Approximately 10,000 years ago, when the Sahara desert was damper than now, Lake Chad was as large as the present Bodele Depression and p oured into the Atlantic Ocean via the Benoue river from the southwest side. The lake's surface area was one million square kilometers, three times larger than the present Caspian Sea . Fossil analysis has proven that the water level changed greatly in 1,000 years, drying up six times. The water level dropped around 1908, and the lake was divided into two lakes. The water level rose in the early 1960s to a surface area of 25,000 square km. However, the amount of rain rapidly decreased in this region after the latter half of 1960s. Irrigation plans were advanced, and water from the Chari and other rivers poured into Lake Chad . The water level then rapidly decreased to the present level.

References:
(1) National Astronomical Observatory, Rika Nenpyo FY15 (Chronological Scientific Tables) Maruzen, 2002(Japanese only)
(2) Lake Biwa Research Institute, Lakes of the World: Enlarged and revised edition. Jinbun Shoin, 2001 (Japanese only)
(3)Science for a changing world(USGS)EARTHSHOTS: SATELLITE IMAGES OF ENVIRONMENTAL CHANGE

Explanation of the images
(Figs. 1to 4)
Satellite: Advanced Earth-Observing Satellite-II (ADEOS-II))
Sensor: Global Imager (GLI)
Time and date: April 11, 2003 (Fig. 1)
May 8, 2003 (Fig. 2)
June 14, 2003 (Fig. 3)
July 11, 2003 (Fig. 4)
Color composition was made using GLI 250 m resolution channels, and assigning red to the mid-infrared channel 29 (2,210 nm), green to near-infrared channel 23 (825 nm), and blue to visible channel 21 (545 nm). With this combination, it is easy to distinguish vegetation from other coverage, and it looks as follows:

Green: Grassland or farmland
Dark brown or dark purple: Sparse vegetation or farmland
Black or dark blue: Water surface
Yellow, red, or pink: Soil
White or light blue with shadow: Cloud
White without shadow: Dried salt soil

Related sites:
Shrinking Sea in the Desert: The Aral Sea

Appendix:
The oldest satellite image of Lake Chad:
In 1957, the first artificial satellite in history was launched and subsequently took photographs of the Earth's surface from space. The 1963 image of "Science for a changing world (USGS)" is the oldest image of Lake Chad observed from space. Please refer to the following sites.
The site of Science for a changing world(USGS)(The image in 1963 can be seen by clicking "1960s.")
Lake Chad as seen from Apollo-7 in 1968
Africa 's Disappearing Lake Chad

Why Lake Chad is a freshwater lake:
Lake Chad is considered a freshwater lake even though there is no river that flows out and it is located in the arid region, because the water of the Chari river (the main river feeding into Lake Chad) contains very little salinity, the vegetation growing in a vast marsh around the lake absorbs salinity, and 5 to 10% of the water oozing out from underground conducts salinity.

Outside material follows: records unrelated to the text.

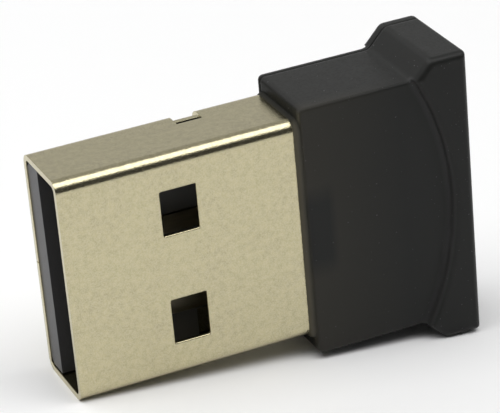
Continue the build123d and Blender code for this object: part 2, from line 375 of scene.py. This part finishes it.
def collar_lip():
    """The head's soft front edge, which rises from the shell to the collar and hides the fine gap there."""
    rings = []
    for x, height in collar_lip_profile:
        near = shell_half_height + collar_lip_near_share * height
        far = shell_half_height + collar_lip_far_share * height
        narrow = shell_half_width + collar_lip_narrow_share * height
        outline = rounded_outline(-near, far, -narrow, narrow, shell_bend, steps=8)
        rings.append([from_plug(x, y, z) for y, z in outline])
    count = len(rings[0])
    faces = []
    for first in range(0, (len(rings) - 1) * count, count):
        for i in range(count):
            j = (i + 1) % count
            faces.append((first + i, first + j, first + count + j, first + count + i))
    mesh = bpy.data.meshes.new("collar_lip")
    mesh.from_pydata([point for ring in rings for point in ring], [], faces)
    trim("collar_lip", mesh, "head_plastic")


for side, sign in (("near", -1), ("far", 1)):
    for height, level in window_levels.items():
        window_lip("window_lip_%s_%s" % (side, height), sign * shell_half_height, -sign, level)
collar_lip()


# Floor and flag
def plate(name, finish, corners, **values):
    """A flat piece of the studio, with a plain finish."""
    mesh = bpy.data.meshes.new(name)
    mesh.from_pydata(corners, [], [(0, 1, 2, 3)])
    piece = bpy.data.objects.new(name, mesh)
    bpy.context.scene.collection.objects.link(piece)
    material, tree, shader = new_material(finish)
    look(tree, shader, **values)
    mesh.materials.append(material)
    return piece


def floor():
    corners = [(x * floor_reach, y * floor_reach, 0) for x, y in ((-1, -1), (1, -1), (1, 1), (-1, 1))]
    piece = plate("floor", "white_floor", corners, colour=paint(0.9, 0.9, 0.9), roughness=0.7, specular=0.2)


def dark_flag():
    """A dark card in front, which only reflections and shade show."""
    corners = [(-flag_reach, -flag_distance, 0.0), (flag_reach, -flag_distance, 0.0),
               (flag_reach, -flag_distance, flag_height), (-flag_reach, -flag_distance, flag_height)]
    colour = paint(flag_shade, flag_shade, flag_shade)
    piece = plate("dark_flag", "dark_flag", corners, colour=colour, roughness=0.9)
    piece.visible_camera = False


# Light
def softbox(name, x0, x1, y0, y1, radiance):
    """A softbox overhead, facing down and hidden from the camera, with a set brightness of its face."""
    data = bpy.data.lights.new(name, "AREA")
    data.shape = "RECTANGLE"
    data.size, data.size_y = x1 - x0, y1 - y0
    data.energy = radiance * pi * data.size * data.size_y
    piece = bpy.data.objects.new(name, data)
    piece.location = ((x0 + x1) / 2, (y0 + y1) / 2, box_height)
    piece.visible_camera = False
    bpy.context.scene.collection.objects.link(piece)


def world():
    """White to the camera, greyer in reflections and more so higher up, with a soft fill on matt surfaces."""
    space = bpy.data.worlds.new("studio")
    bpy.context.scene.world = space
    space.use_nodes = True
    tree = space.node_tree
    background = tree.nodes["Background"]
    rays = add(tree, "ShaderNodeLightPath").outputs
    rise = split(tree, add(tree, "ShaderNodeTexCoord").outputs["Generated"])["Z"]
    mirrored = maths(tree, "MAXIMUM", rays["Is Glossy Ray"], rays["Is Transmission Ray"])
    reflected = between(tree, rise, *ceiling_rise, wall_strength, ceiling_strength)
    strength = between(tree, mirrored, 0, 1, diffuse_fill, reflected)
    strength = maths(tree, "MAXIMUM", strength, rays["Is Camera Ray"])
    put(tree, background.inputs["Strength"], strength)
    put(tree, background.inputs["Color"], paint(1, 1, 1))


floor()
world()
softbox("front_softbox", -0.1, 0.55, -0.43, 0.05, 2.35)
softbox("left_softbox", -0.6, -0.1, -0.28, 0.22, 3.1)
softbox("rear_softbox", -0.6, -0.05, 0.3, 0.7, 1.6)
dark_flag()


def camera():
    data = bpy.data.cameras.new("camera")
    data.lens = camera_lens
    data.sensor_width = sensor_width
    data.clip_start = 0.01
    data.clip_end = 10.0
    piece = bpy.data.objects.new("camera", data)
    place = from_plug(*camera_place)
    turn = (from_plug(*camera_aim) - place).to_track_quat("-Z", "Y").to_matrix()
    turn = turn @ Matrix.Rotation(radians(camera_roll), 3, "Z")
    piece.matrix_world = Matrix.Translation(place) @ turn.to_4x4()
    bpy.context.scene.collection.objects.link(piece)
    bpy.context.scene.camera = piece


camera()
bpy.context.scene.view_settings.view_transform = "Standard"
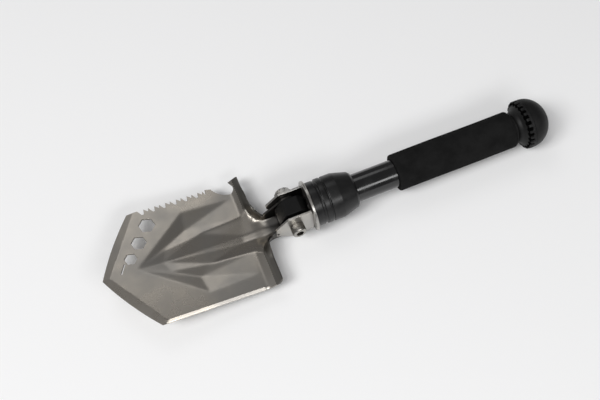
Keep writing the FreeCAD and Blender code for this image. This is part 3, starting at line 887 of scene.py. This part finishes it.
def make_yoke():
    """The two ears and the base that joins them inside the collar."""
    bite = [(NOSE_X + NOTCH_R * math.cos(a), -4.0 + NOTCH_R * math.sin(a))
            for a in np.linspace(-math.pi / 2, math.pi / 2, 12)]
    end = BASE_X + BASE_T
    half = [(NOSE_X, 4.6), (NOSE_X + 12.1, EAR_HALF_H), (-0.4, EAR_HALF_H), (-0.4, STEM_HALF_H),
            (end, STEM_HALF_H)]
    shape = [(x, PIVOT_Z + z) for x, z in half] + [(x, PIVOT_Z - z) for x, z in reversed(half[:-1])]
    shape.insert(len(half), (end, PIVOT_Z - STEM_HALF_H))
    outline = rounded([bite[-1]] + shape[:-1] + [bite[0]], 1.0, 4) + bite[1:-1]
    hole = circle((PIVOT_X, PIVOT_Z), BOLT_HOLE_R, 48)
    for name, low in (("far_ear", EAR_IN), ("near_ear", -EAR_OUT)):
        points, faces = flat_plate(1, low, EAR_T, [outline, hole], rim=0.3)
        replaced = ["yoke"] if name == "far_ear" else []
        # The second material is painted shade on the faces between the ears.
        lit_and_shaded = [HARDWARE_STEEL, INNER_SHADE_STEEL]
        add_piece("yoke_" + name, points, faces, lit_and_shaded, "handle", replaced,
                  face_material=faces_inward)
    low = PIVOT_Z - STEM_HALF_H
    high = PIVOT_Z + STEM_HALF_H
    base = [(-EAR_IN, low), (EAR_IN, low), (EAR_IN, high), (-EAR_IN, high)]
    points, faces = flat_plate(0, BASE_X, BASE_T, [base, circle((0, 0), BOLT_HOLE_R, 48)], rim=0.2)
    add_piece("yoke_base", points, faces, HARDWARE_STEEL, "handle", [])


def make_ring():
    """Disc with a slot for each ear."""
    gap = 0.3
    loops = [circle((0, 0), (RING_HIGH.z - RING_LOW.z) / 2 / MM, 160), circle((0, 0), 8.0)]
    for side in (1, -1):
        y0 = side * (EAR_IN + EAR_OUT) / 2 - EAR_T / 2 - gap
        y1 = y0 + EAR_T + 2 * gap
        low = PIVOT_Z - STEM_HALF_H - gap
        high = PIVOT_Z + STEM_HALF_H + gap
        loops.append([(y0, low), (y1, low), (y1, high), (y0, high)])
    points, faces = flat_plate(0, 0.0, span("pressure_ring", 0)[1], loops, rim=0.45)
    add_piece("pressure_ring_plate", points, faces, HARDWARE_STEEL, "ring", ["pressure_ring"])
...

Formation of Bodele Depression, including Lake Chad:
The African continent is very old, having been formed by the breakup of Gondwana, a super continent, 180 to 90 million years ago. Gondwana existed 600 million years ago (around the end of the Pre-Cambrian). During the breakup, there were some pressures to the crust causing the African continent to bend. Around the Bodele Depression (the water basin of present Lake Chad), the Ahaggar Massif in the northwest, the Tibesti Massif in the north, the Enedi Massif in the east, the Massif de l'Adamoua in the south, and the Joss plateau in the southwest, upheaved, resulting in the Bodele Depression.